╭─ Data for the task
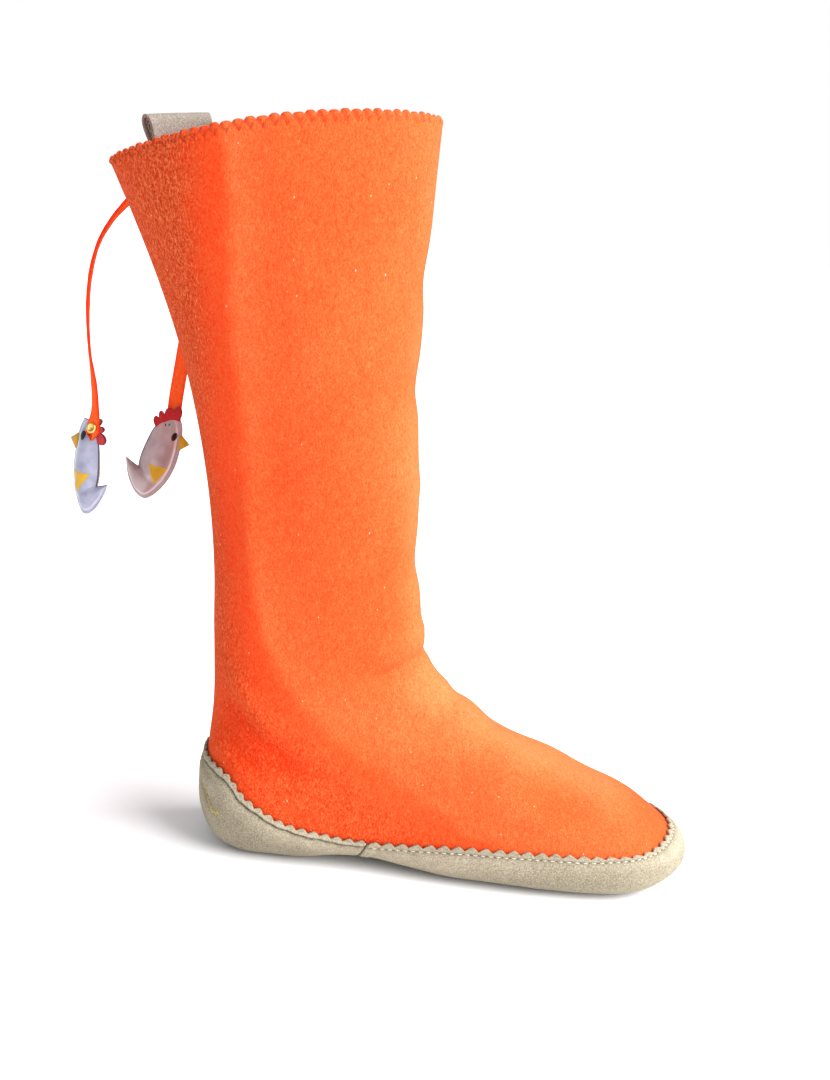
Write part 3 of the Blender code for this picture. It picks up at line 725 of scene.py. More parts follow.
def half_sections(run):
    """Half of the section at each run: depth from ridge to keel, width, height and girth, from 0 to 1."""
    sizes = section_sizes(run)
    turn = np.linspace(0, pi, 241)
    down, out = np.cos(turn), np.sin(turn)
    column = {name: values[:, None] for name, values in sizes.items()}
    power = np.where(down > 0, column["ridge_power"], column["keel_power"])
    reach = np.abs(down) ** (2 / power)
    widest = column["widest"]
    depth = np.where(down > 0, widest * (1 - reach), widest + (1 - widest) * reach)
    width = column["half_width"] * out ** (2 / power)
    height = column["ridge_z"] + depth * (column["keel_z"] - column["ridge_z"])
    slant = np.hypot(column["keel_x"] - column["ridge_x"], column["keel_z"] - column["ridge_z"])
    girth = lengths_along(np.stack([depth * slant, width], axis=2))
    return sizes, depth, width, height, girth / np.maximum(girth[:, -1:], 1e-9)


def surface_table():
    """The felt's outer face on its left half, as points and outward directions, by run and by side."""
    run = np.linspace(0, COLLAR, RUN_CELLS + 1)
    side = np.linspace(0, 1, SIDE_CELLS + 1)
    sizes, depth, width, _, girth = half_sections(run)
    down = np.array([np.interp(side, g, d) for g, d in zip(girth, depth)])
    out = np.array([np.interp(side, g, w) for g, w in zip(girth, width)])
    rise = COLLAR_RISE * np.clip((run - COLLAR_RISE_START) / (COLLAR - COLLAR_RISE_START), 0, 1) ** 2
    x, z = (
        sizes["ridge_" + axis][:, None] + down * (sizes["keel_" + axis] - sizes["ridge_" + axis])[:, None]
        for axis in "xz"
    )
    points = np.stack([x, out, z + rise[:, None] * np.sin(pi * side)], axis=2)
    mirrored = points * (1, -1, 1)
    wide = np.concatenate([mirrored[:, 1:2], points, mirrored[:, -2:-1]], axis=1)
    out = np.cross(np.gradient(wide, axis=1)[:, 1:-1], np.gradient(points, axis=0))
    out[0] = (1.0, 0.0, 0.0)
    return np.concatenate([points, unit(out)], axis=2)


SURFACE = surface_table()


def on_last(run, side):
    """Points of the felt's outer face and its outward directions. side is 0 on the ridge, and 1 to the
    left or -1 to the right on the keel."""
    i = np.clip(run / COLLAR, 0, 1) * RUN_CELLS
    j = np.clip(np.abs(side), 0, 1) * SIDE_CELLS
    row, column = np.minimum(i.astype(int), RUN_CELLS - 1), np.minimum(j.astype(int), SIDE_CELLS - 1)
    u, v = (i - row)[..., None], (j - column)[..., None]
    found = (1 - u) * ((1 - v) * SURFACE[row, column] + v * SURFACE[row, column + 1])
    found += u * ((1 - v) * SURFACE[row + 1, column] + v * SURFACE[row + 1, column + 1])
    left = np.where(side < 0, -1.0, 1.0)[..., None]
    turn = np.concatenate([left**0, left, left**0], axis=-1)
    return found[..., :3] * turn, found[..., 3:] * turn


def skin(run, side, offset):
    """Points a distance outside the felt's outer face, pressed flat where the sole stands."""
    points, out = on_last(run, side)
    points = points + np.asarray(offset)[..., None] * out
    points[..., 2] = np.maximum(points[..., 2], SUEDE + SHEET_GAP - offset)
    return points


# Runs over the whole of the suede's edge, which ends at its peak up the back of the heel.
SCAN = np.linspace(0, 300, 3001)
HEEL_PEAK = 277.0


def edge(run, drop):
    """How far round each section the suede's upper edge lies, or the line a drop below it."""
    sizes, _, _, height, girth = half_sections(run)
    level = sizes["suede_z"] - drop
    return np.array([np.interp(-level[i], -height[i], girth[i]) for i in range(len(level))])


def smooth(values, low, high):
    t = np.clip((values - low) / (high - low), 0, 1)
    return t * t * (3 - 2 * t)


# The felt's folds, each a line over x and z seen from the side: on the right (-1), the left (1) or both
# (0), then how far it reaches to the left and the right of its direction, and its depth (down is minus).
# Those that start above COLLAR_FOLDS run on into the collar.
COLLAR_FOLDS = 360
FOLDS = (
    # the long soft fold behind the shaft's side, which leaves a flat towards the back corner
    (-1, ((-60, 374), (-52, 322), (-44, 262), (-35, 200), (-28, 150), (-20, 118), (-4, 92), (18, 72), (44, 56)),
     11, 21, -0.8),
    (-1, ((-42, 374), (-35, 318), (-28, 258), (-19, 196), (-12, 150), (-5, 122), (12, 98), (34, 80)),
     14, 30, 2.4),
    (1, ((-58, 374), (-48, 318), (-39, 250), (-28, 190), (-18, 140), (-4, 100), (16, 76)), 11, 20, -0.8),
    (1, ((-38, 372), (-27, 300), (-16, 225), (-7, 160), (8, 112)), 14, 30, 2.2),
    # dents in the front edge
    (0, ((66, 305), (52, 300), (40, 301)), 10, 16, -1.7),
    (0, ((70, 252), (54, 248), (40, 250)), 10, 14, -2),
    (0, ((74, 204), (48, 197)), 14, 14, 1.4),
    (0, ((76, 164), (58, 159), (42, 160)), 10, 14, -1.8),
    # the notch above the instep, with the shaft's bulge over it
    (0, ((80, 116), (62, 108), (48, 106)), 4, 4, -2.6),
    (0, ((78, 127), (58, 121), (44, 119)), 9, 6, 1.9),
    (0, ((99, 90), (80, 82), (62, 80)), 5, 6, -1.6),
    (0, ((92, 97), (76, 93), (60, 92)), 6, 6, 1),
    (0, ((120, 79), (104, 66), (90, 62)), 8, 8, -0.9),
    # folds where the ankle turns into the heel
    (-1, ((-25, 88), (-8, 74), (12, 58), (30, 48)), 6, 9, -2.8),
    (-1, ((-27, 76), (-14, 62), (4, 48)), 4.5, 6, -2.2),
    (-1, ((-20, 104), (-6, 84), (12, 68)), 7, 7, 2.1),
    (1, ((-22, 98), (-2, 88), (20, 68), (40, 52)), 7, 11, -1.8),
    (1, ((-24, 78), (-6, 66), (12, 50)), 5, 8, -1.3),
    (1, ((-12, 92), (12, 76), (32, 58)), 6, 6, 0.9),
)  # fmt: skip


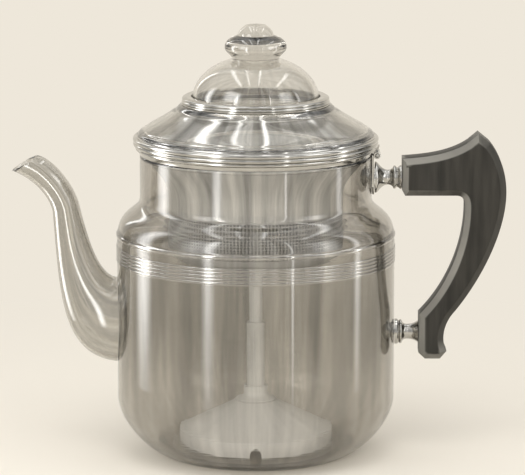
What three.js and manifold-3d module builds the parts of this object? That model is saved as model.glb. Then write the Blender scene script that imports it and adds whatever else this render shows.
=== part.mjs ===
╰─
▸ **Stated exercise**:
Send back all of the entries exactly, with nothing missing.

▸ **Exercise output**:
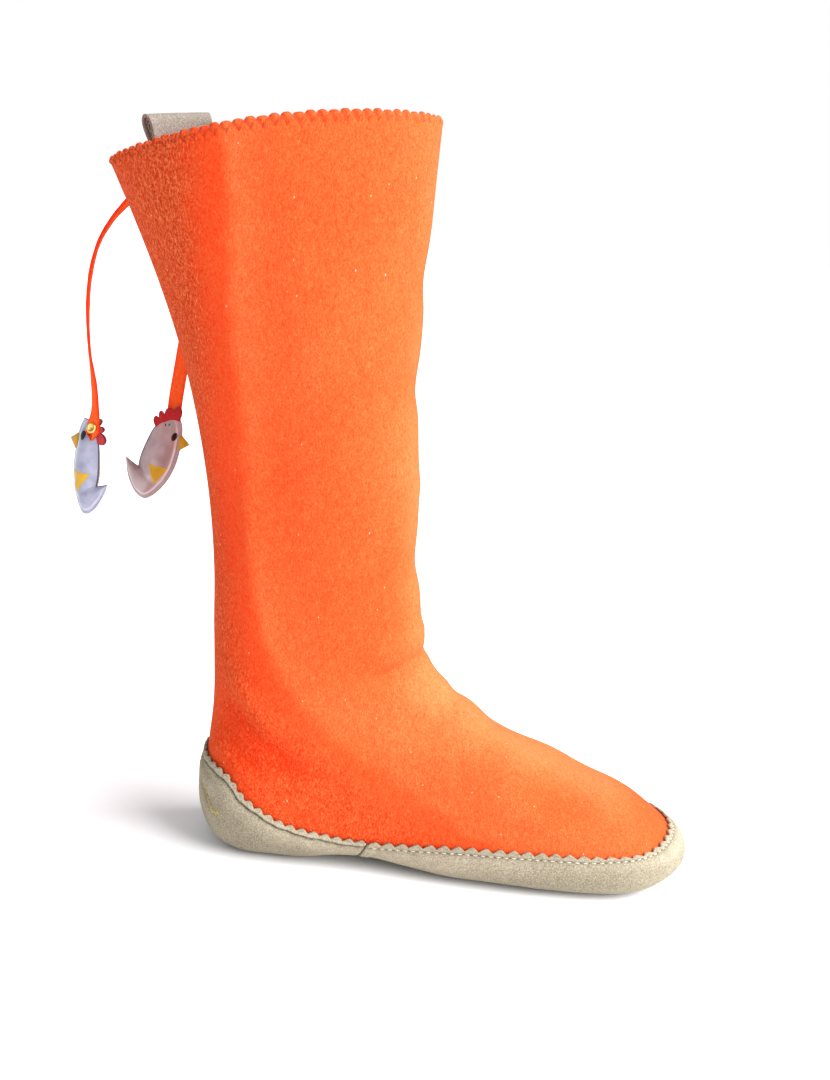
Write part 3 of the Blender code for this picture. It picks up at line 725 of scene.py. More parts follow.
def half_sections(run):
    """Half of the section at each run: depth from ridge to keel, width, height and girth, from 0 to 1."""
    sizes = section_sizes(run)
    turn = np.linspace(0, pi, 241)
    down, out = np.cos(turn), np.sin(turn)
    column = {name: values[:, None] for name, values in sizes.items()}
    power = np.where(down > 0, column["ridge_power"], column["keel_power"])
    reach = np.abs(down) ** (2 / power)
    widest = column["widest"]
    depth = np.where(down > 0, widest * (1 - reach), widest + (1 - widest) * reach)
    width = column["half_width"] * out ** (2 / power)
    height = column["ridge_z"] + depth * (column["keel_z"] - column["ridge_z"])
    slant = np.hypot(column["keel_x"] - column["ridge_x"], column["keel_z"] - column["ridge_z"])
    girth = lengths_along(np.stack([depth * slant, width], axis=2))
    return sizes, depth, width, height, girth / np.maximum(girth[:, -1:], 1e-9)


def surface_table():
    """The felt's outer face on its left half, as points and outward directions, by run and by side."""
    run = np.linspace(0, COLLAR, RUN_CELLS + 1)
    side = np.linspace(0, 1, SIDE_CELLS + 1)
    sizes, depth, width, _, girth = half_sections(run)
    down = np.array([np.interp(side, g, d) for g, d in zip(girth, depth)])
    out = np.array([np.interp(side, g, w) for g, w in zip(girth, width)])
    rise = COLLAR_RISE * np.clip((run - COLLAR_RISE_START) / (COLLAR - COLLAR_RISE_START), 0, 1) ** 2
    x, z = (
        sizes["ridge_" + axis][:, None] + down * (sizes["keel_" + axis] - sizes["ridge_" + axis])[:, None]
        for axis in "xz"
    )
    points = np.stack([x, out, z + rise[:, None] * np.sin(pi * side)], axis=2)
    mirrored = points * (1, -1, 1)
    wide = np.concatenate([mirrored[:, 1:2], points, mirrored[:, -2:-1]], axis=1)
    out = np.cross(np.gradient(wide, axis=1)[:, 1:-1], np.gradient(points, axis=0))
    out[0] = (1.0, 0.0, 0.0)
    return np.concatenate([points, unit(out)], axis=2)


SURFACE = surface_table()


def on_last(run, side):
    """Points of the felt's outer face and its outward directions. side is 0 on the ridge, and 1 to the
    left or -1 to the right on the keel."""
    i = np.clip(run / COLLAR, 0, 1) * RUN_CELLS
    j = np.clip(np.abs(side), 0, 1) * SIDE_CELLS
    row, column = np.minimum(i.astype(int), RUN_CELLS - 1), np.minimum(j.astype(int), SIDE_CELLS - 1)
    u, v = (i - row)[..., None], (j - column)[..., None]
    found = (1 - u) * ((1 - v) * SURFACE[row, column] + v * SURFACE[row, column + 1])
    found += u * ((1 - v) * SURFACE[row + 1, column] + v * SURFACE[row + 1, column + 1])
    left = np.where(side < 0, -1.0, 1.0)[..., None]
    turn = np.concatenate([left**0, left, left**0], axis=-1)
    return found[..., :3] * turn, found[..., 3:] * turn


def skin(run, side, offset):
    """Points a distance outside the felt's outer face, pressed flat where the sole stands."""
    points, out = on_last(run, side)
    points = points + np.asarray(offset)[..., None] * out
    points[..., 2] = np.maximum(points[..., 2], SUEDE + SHEET_GAP - offset)
    return points


# Runs over the whole of the suede's edge, which ends at its peak up the back of the heel.
SCAN = np.linspace(0, 300, 3001)
HEEL_PEAK = 277.0


def edge(run, drop):
    """How far round each section the suede's upper edge lies, or the line a drop below it."""
    sizes, _, _, height, girth = half_sections(run)
    level = sizes["suede_z"] - drop
    return np.array([np.interp(-level[i], -height[i], girth[i]) for i in range(len(level))])


def smooth(values, low, high):
    t = np.clip((values - low) / (high - low), 0, 1)
    return t * t * (3 - 2 * t)


# The felt's folds, each a line over x and z seen from the side: on the right (-1), the left (1) or both
# (0), then how far it reaches to the left and the right of its direction, and its depth (down is minus).
# Those that start above COLLAR_FOLDS run on into the collar.
COLLAR_FOLDS = 360
FOLDS = (
    # the long soft fold behind the shaft's side, which leaves a flat towards the back corner
    (-1, ((-60, 374), (-52, 322), (-44, 262), (-35, 200), (-28, 150), (-20, 118), (-4, 92), (18, 72), (44, 56)),
     11, 21, -0.8),
    (-1, ((-42, 374), (-35, 318), (-28, 258), (-19, 196), (-12, 150), (-5, 122), (12, 98), (34, 80)),
     14, 30, 2.4),
    (1, ((-58, 374), (-48, 318), (-39, 250), (-28, 190), (-18, 140), (-4, 100), (16, 76)), 11, 20, -0.8),
    (1, ((-38, 372), (-27, 300), (-16, 225), (-7, 160), (8, 112)), 14, 30, 2.2),
    # dents in the front edge
    (0, ((66, 305), (52, 300), (40, 301)), 10, 16, -1.7),
    (0, ((70, 252), (54, 248), (40, 250)), 10, 14, -2),
    (0, ((74, 204), (48, 197)), 14, 14, 1.4),
    (0, ((76, 164), (58, 159), (42, 160)), 10, 14, -1.8),
    # the notch above the instep, with the shaft's bulge over it
    (0, ((80, 116), (62, 108), (48, 106)), 4, 4, -2.6),
    (0, ((78, 127), (58, 121), (44, 119)), 9, 6, 1.9),
    (0, ((99, 90), (80, 82), (62, 80)), 5, 6, -1.6),
    (0, ((92, 97), (76, 93), (60, 92)), 6, 6, 1),
    (0, ((120, 79), (104, 66), (90, 62)), 8, 8, -0.9),
    # folds where the ankle turns into the heel
    (-1, ((-25, 88), (-8, 74), (12, 58), (30, 48)), 6, 9, -2.8),
    (-1, ((-27, 76), (-14, 62), (4, 48)), 4.5, 6, -2.2),
    (-1, ((-20, 104), (-6, 84), (12, 68)), 7, 7, 2.1),
    (1, ((-22, 98), (-2, 88), (20, 68), (40, 52)), 7, 11, -1.8),
    (1, ((-24, 78), (-6, 66), (12, 50)), 5, 8, -1.3),
    (1, ((-12, 92), (12, 76), (32, 58)), 6, 6, 0.9),
)  # fmt: skip


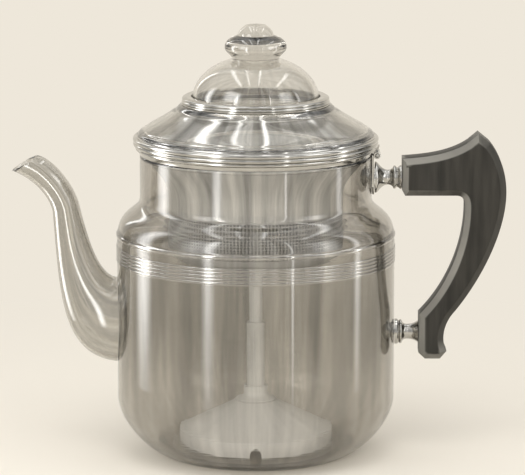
What three.js and manifold-3d module builds the parts of this object? That model is saved as model.glb. Then write the Blender scene script that imports it and adds whatever else this render shows.
=== part.mjs ===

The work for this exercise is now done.